Ya budaya, akhirnya kita mengenal hal tersebut adalah budaya mereka, budaya orang-orang barat…
Maka karena kita indonesianische yang berbudaya timur yang “kemalu-maluan” kita anggap hal tersebut tidak etis, tidak sopan.
Karena kita sudah menjadi “istri”, “suami”, “ayah”, “ibu”… maka kita udah enggak pantes ngomong begitu… “kayak anak remaja saja”
Ya, coba aja kita liat para remaja yang berpacaran, mereka akan mengekspresikan cintanya pada pacarnya dengan “berhoney-honey” kalo menyapa pacarnya. Karena mereka pikir… itu kata ajaib yang bisa mengikat cinta mereka. Dan… gaya! Modern dong… jangan malu-malu… kuno!
Padahal, beribu-ribu tahun yang lalu Rasulullah saw telah mengatakan, kepada kita untuk ekspresif dalam mengungkapkan perasaan kita. Jika kita mencintai, menyayangi saudara kita, “…hendaklah ia mengatakan rasa cintanya kepadanya”
Dalam hadits lain:
“Dari Anas, seseorang berada di sisi Rasulullah SAW, lalu salah seorang sahabat melewatinya. Orang yang berada di sisi Rasulullah SAW tersebut mengatakan, “Aku mencintai dia ya RAsulullah”, lalu NAbi bersabda, “Apakah kamu sudah memberitahukan dia? Orang itu menjawab: “Belum”. Kemudian Rasulullah SAW menjawab, “Beritahukan kepadanya”. Lalu orang tersebut memberitahukannya dan berkata: “Sesungguhnya aku mencintaimu karena Allah Kemudianorang yang dicintai itu menjawab: “Semoga Allah mencintaimu karena engkau mencintaiku karena-Nya”. (HR Abu Dawud)

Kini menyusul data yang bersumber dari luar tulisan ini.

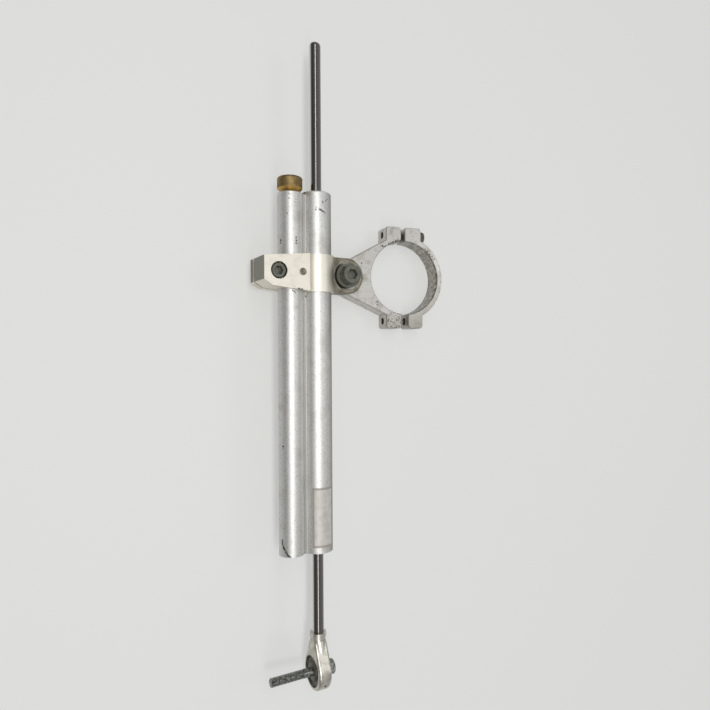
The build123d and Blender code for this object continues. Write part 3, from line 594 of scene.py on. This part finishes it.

Kepada saudara saja kita disunnahkan untuk mengatakannya (sebagai salah satu cara untuk mempererat ruh dalam berukhuwwah), apalagi seorang suami/istri kepada pasangannya yang lebih dari “sekadar” saudara seiman.
Mengapa kita harus malu mengatakannya, sementara Rasulullah SAW memerintahkan kita untuk mengatakannya. Katakanlah hal tersebut sebagai hak pasangan kita. Tentu suami/istri akan merasa dirinya lebih bermakna jika kita memanggilnya dengan sayang… di manapun kita berada. Tidak ada larangan suami/istri menyapa dengan sebutan yang mesra di hadapan orang lain.
Orang yang hubungannya belum halal saja (berpacaran) berani… mengapa kita malu, padahal kita ungkapkan kepada suami/istri kita yang sudah halal. Jangankan bilang “sayang” lebih dari itupun malah jadi bernilai ibadah.
Kenapa harus malu menyapa sayang untuk suami/istri sendiri… Rasa malu itu harus muncul jika kita melakukan kemaksiyatan. Ungkapkanlah rasa sayang dan cinta dengan penuh rasa bangga… hal tersebut adalah salah satu ladang ibadah kita. Ladang ibadah suami kepada istrinya dan sebaliknya.
Ekspresi dalam mengungkapkan rasa cinta adalah budaya Islam. Perintah Allah dan RAsul-Nya.
Mencintai dan ingin dicintai adalah fitrah yang Allah berikan kepada hambaNya…
Jadi mengapa kita malu mengatakannya pada pasangan kita?